Vale notar, os linchamento são uma prática corrente na história da humanidade e vira e mexe nos deparamos com os mesmos. Cabe salientar, como tenho efetuado essa leitura, pelo qual, lá no fundo, chegamos a conclusão de não conseguir estabelecer uma resposta efetiva?
Deveras, a pena de morte, o linchamento e outras atrocidades não resolveram e muito menos resolverão problemas engendrados e concebidos, em parte, pela omissão das autoridades, conforme Jeremias 22.03 especifica. Vou adiante, qual tem sido a nossa fé, em meio ao linchamento, declínio da vida, aos abismos sociais e humanos, as crises a torto e a direita?

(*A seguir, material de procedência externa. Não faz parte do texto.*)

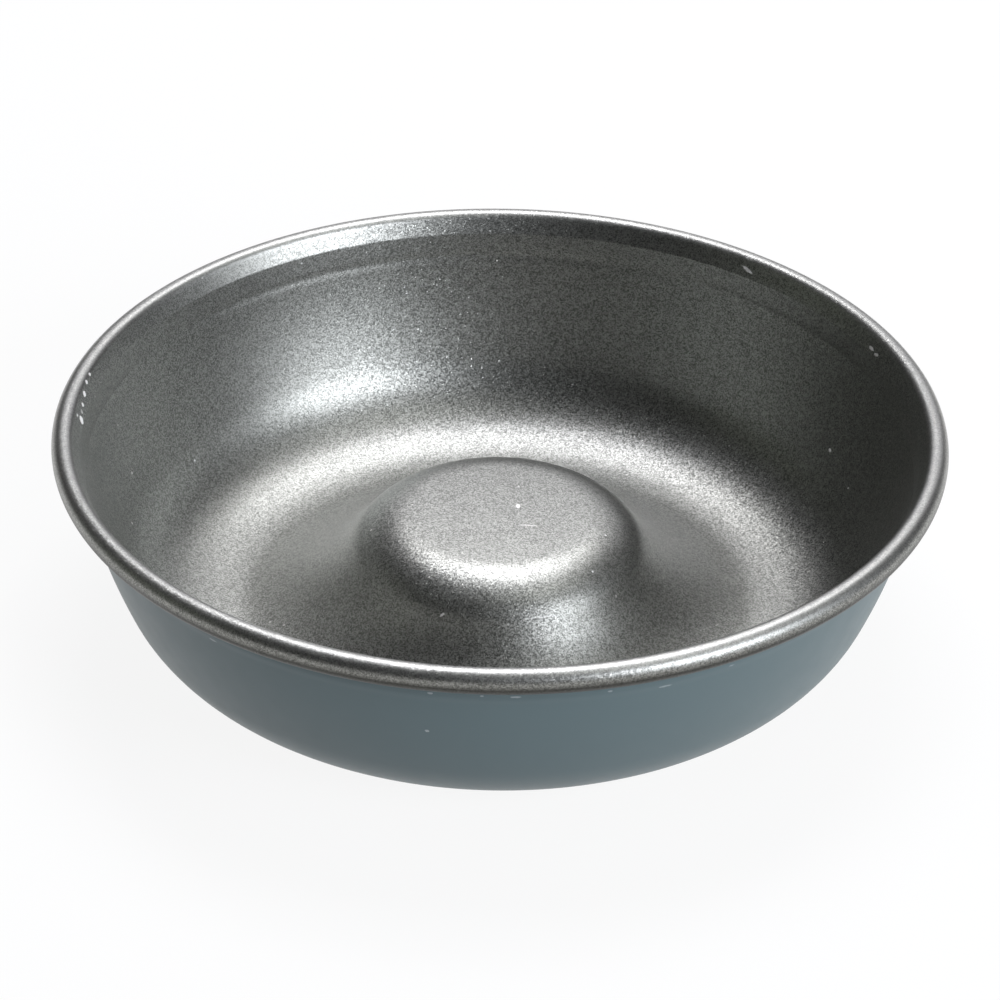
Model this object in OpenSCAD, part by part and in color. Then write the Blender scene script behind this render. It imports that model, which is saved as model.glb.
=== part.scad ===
// Savarin mould: a shallow ring mould with a raised centre, pressed as one
// piece from a round of thin sheet steel, with its edge rolled over and under
// into a hollow bead.
// The origin is the centre of the ring that the mould stands on, +Z is up, and
// the whole form is one sheet section spun about the Z axis.

/* [Sheet] */
// Thickness of the coated sheet
sheet_t = 0.5; // [0.3:0.05:0.7]

/* [Rim] */
// Diameter over the outside of the rolled rim
rim_d = 100; // [94:1:130]
// Height from the resting plane to the top of the rim
mould_h = 25.25; // [22:0.05:29]
// Radius of the rim's crest on its outer side
crest_out_r = 1.4; // [1.1:0.05:2]
// Radius of the rim's crest on its inner side
crest_in_r = 1.1; // [0.8:0.05:1.6]
// Radius of the curl below the rim's widest line
curl_r = 1.55; // [1.2:0.05:2]
// Clearance between the trimmed edge under the curl and the wall
edge_gap = 0.25; // [0.1:0.05:0.5]

/* [Neck] */
// Lean of the flank under the crest, in degrees off vertical
flank_a = 26; // [15:1:35]
// Straight length of that flank
flank_l = 1.7; // [1:0.1:3]
// Bend radius on the outside where the flank meets the wall
neck_r = 0.4; // [0.2:0.1:1.5]

/* [Wall] */
// Lean of the wall at its top, in degrees off vertical
wall_top_a = 9.5; // [5:0.5:13]
// Lean of the wall where the trough begins, in degrees off vertical
wall_foot_a = 22.5; // [20:0.5:27]

/* [Trough] */
// Radius of the trough's side under the wall, on the underside
trough_side_r = 12.6; // [11:0.1:13.5]
// Radius of the trough's bottom, on the underside
trough_low_r = 15.2; // [13:0.1:18]
// Slope at which the bottom's radius gives way to the side's, in degrees from level
trough_low_a = 26; // [15:1:40]
// Width of the flat ring that the mould stands on
rest_w = 0.8; // [0.4:0.1:2]

/* [Centre boss] */
// Height of the boss above the resting plane
boss_h = 13.1; // [10:0.1:16]
// Radius of the very shallow dome of the boss's top, on the upper face
boss_top_r = 300; // [150:10:600]
// Radius of the boss's rounded shoulder, on the upper face
boss_edge_r = 8.5; // [5:0.1:11]
// Radius of the boss's flared side, on the upper face
boss_side_r = 20.4; // [16:0.1:24]
// Radius of the bend between the flared side and the resting ring, on the upper face
boss_foot_r = 3; // [2:0.1:8]
// Slope of the flared side where that bend begins, in degrees from level
boss_foot_a = 14; // [5:1:20]

/* [Hidden] */
$fn = 180;
// Largest gap between a drawn arc and its true circle
arc_sag = 0.01;

// Rim and neck, worked out from the crest downwards
crest_r = rim_d / 2 - crest_out_r;
crest_in_c = [crest_r, mould_h - crest_in_r];
crest_out_c = [crest_r, mould_h - crest_out_r];
curl_c = [rim_d / 2 - curl_r, mould_h - crest_out_r];
flank_top = on_circle(crest_in_c, crest_in_r - sheet_t, 180 - flank_a);
flank_foot = flank_top - flank_l * [sin(flank_a), cos(flank_a)];
neck_c = flank_foot + neck_r * [cos(flank_a), -sin(flank_a)];
wall_top = on_circle(neck_c, neck_r, 180 - wall_top_a);

// The curl turns until its trimmed edge stands its clearance off the wall
curl_reach = curl_c[0] - wall_top[0] - edge_gap;
curl_turn = acos(-min(1, curl_reach / curl_r));

// The wall stands on the trough's side, and the side on the bottom's radius
side_c_z = trough_low_r - (trough_low_r - trough_side_r) * cos(trough_low_a);
wall_foot_z = side_c_z - trough_side_r * sin(wall_foot_a);
wall_r = (wall_top[1] - wall_foot_z) / (sin(wall_foot_a) - sin(wall_top_a));
wall_c = wall_top - wall_r * [cos(wall_top_a), -sin(wall_top_a)];
trough_side_c = [wall_c[0] + (wall_r - trough_side_r) * cos(wall_foot_a), side_c_z];
trough_low_c = [trough_side_c[0] - (trough_low_r - trough_side_r) * sin(trough_low_a), trough_low_r];

// The boss is worked out from the resting ring inwards, as far as its flared side
boss_foot_c = [trough_low_c[0] - rest_w, sheet_t + boss_foot_r];
boss_side_c = boss_foot_c + (boss_side_r - boss_foot_r) * [sin(boss_foot_a), cos(boss_foot_a)];

// The shoulder touches the flared side below it and the shallow dome above it
dome_c = [0, boss_h - boss_top_r];
dome_off = boss_side_c - dome_c;
dome_reach = boss_top_r - boss_edge_r;
side_reach = boss_side_r + boss_edge_r;
dome_lean = atan2(dome_off[0], dome_off[1]);
dome_turn = acos((dome_reach * dome_reach + dome_off * dome_off - side_reach * side_reach)
    / (2 * dome_reach * norm(dome_off)));
crown_a = dome_lean - dome_turn;
boss_edge_c = dome_c + dome_reach * [sin(crown_a), cos(crown_a)];
side_off = boss_side_c - boss_edge_c;
boss_side_a = atan2(side_off[0], side_off[1]);

// Point at angle a on a circle
function on_circle(centre, r, a) = centre + r * [cos(a), sin(a)];

// Points of an arc from angle a0 to angle a1; first = 1 leaves out the point it shares with the arc before it
function arc(centre, r, a0, a1, first = 0) =
    let (steps = ceil(abs(a1 - a0) / (2 * acos(1 - arc_sag / r))))
    [for (i = [first : steps]) on_circle(centre, r, a0 + i * (a1 - a0) / steps)];

// The same points from last to first
function reversed(points) = [for (i = [len(points) - 1 : -1 : 0]) points[i]];

// One line of the sheet's section at a depth below its upper face, from the axis out to the trimmed edge.
// Straight stretches run between the arcs at the resting ring and the flank.
function sheet_line(depth) = concat(
    arc(dome_c, boss_top_r - depth, 90, 90 - crown_a),
    arc(boss_edge_c, boss_edge_r - depth, 90 - crown_a, 90 - boss_side_a, 1),
    arc(boss_side_c, boss_side_r + depth, 270 - boss_side_a, 270 - boss_foot_a, 1),
    arc(boss_foot_c, boss_foot_r + depth, 270 - boss_foot_a, 270, 1),
    arc(trough_low_c, trough_low_r - sheet_t + depth, 270, 270 + trough_low_a),
    arc(trough_side_c, trough_side_r - sheet_t + depth, 270 + trough_low_a, 360 - wall_foot_a, 1),
    arc(wall_c, wall_r - sheet_t + depth, 360 - wall_foot_a, 360 - wall_top_a, 1),
    arc(neck_c, neck_r + sheet_t - depth, 180 - wall_top_a, 180 - flank_a, 1),
    arc(crest_in_c, crest_in_r - depth, 180 - flank_a, 90),
    arc(crest_out_c, crest_out_r - depth, 90, 0, 1),
    arc(curl_c, curl_r - depth, 0, -curl_turn, 1)
);

// The pressed shell: the sheet's section spun about the axis
module mould_shell() {
    color("slategray")
        rotate_extrude()
            polygon(concat(sheet_line(0), reversed(sheet_line(sheet_t))));
}

mould_shell();
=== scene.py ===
import math
import bpy
from mathutils import Matrix, Vector


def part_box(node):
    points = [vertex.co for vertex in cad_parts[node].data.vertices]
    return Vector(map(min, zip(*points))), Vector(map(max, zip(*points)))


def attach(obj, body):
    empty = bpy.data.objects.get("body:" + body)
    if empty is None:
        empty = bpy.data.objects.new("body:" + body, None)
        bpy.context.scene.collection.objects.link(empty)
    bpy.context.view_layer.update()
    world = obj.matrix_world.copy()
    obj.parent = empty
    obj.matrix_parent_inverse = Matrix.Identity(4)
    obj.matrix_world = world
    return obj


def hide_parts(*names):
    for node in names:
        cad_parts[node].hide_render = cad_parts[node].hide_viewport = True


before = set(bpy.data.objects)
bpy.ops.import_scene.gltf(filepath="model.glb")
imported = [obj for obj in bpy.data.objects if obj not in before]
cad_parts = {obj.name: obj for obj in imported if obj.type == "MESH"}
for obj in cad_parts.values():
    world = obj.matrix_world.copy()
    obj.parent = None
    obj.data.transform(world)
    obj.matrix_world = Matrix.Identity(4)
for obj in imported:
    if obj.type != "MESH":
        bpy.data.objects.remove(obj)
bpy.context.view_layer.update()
MM = 0.001

# The mould is one round of thin sheet steel, pressed into a ring trough with a raised
# centre and rolled over and under at its edge. Its upper face is drawn here as one line,
# spun about the axis and given the sheet's thickness, so both skins are true.
shell_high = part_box("mould_shell")[1]
rim_r = shell_high.x
mould_h = shell_high.z
sheet_t = 0.5 * MM
crest_out_r = 1.4 * MM
crest_in_r = 1.1 * MM
curl_r = 1.55 * MM
edge_gap = 0.25 * MM
flank_a = math.radians(26)
flank_l = 1.7 * MM
neck_r = 0.4 * MM
wall_top_a = math.radians(9.5)
wall_foot_a = math.radians(22.5)
trough_side_r = 12.6 * MM
trough_low_r = 15.2 * MM
trough_low_a = math.radians(26)
rest_w = 0.133 * MM
boss_h = 13.1 * MM
boss_top_r = 300 * MM
boss_edge_r = 8.5 * MM
boss_side_r = 20.4 * MM
boss_foot_r = 8 * MM
boss_foot_a = math.radians(16.601)
ring_z = 20.25 * MM
ring_w = 0.5 * MM
ring_out = 0.05 * MM
ring_reach = 1.5 * MM
ring_point_gap = 0.15 * MM
weld_gap = 0.002 * MM
smooth_under_a = math.radians(40)
spin_steps = 288
bend_step = math.radians(7)
fine_step = bend_step / 2
flare_step = bend_step / 3
wall_step = bend_step / 6
dome_parts = 4
quarter = math.pi / 2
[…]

Não venho aqui querer ser Jesus e tratar questões tão nevrálgicas e viscerais com uma despedida e o transgressor virar as costas e pronto; entretanto, os cânones normativos legais não podem diluir situações que, lá no fundo, são o desfecho de toda uma complexidade de fatores (sociais, psicológicos, culturais e espirituais). Ademais, devemos evitar daqui a pouco, não começamos a aceitar, além dos linchamentos, a crucificação, como uma forma de punição, de satisfação momentânea de coletividades sem saber a quem recorrer, a quem crer e confiar.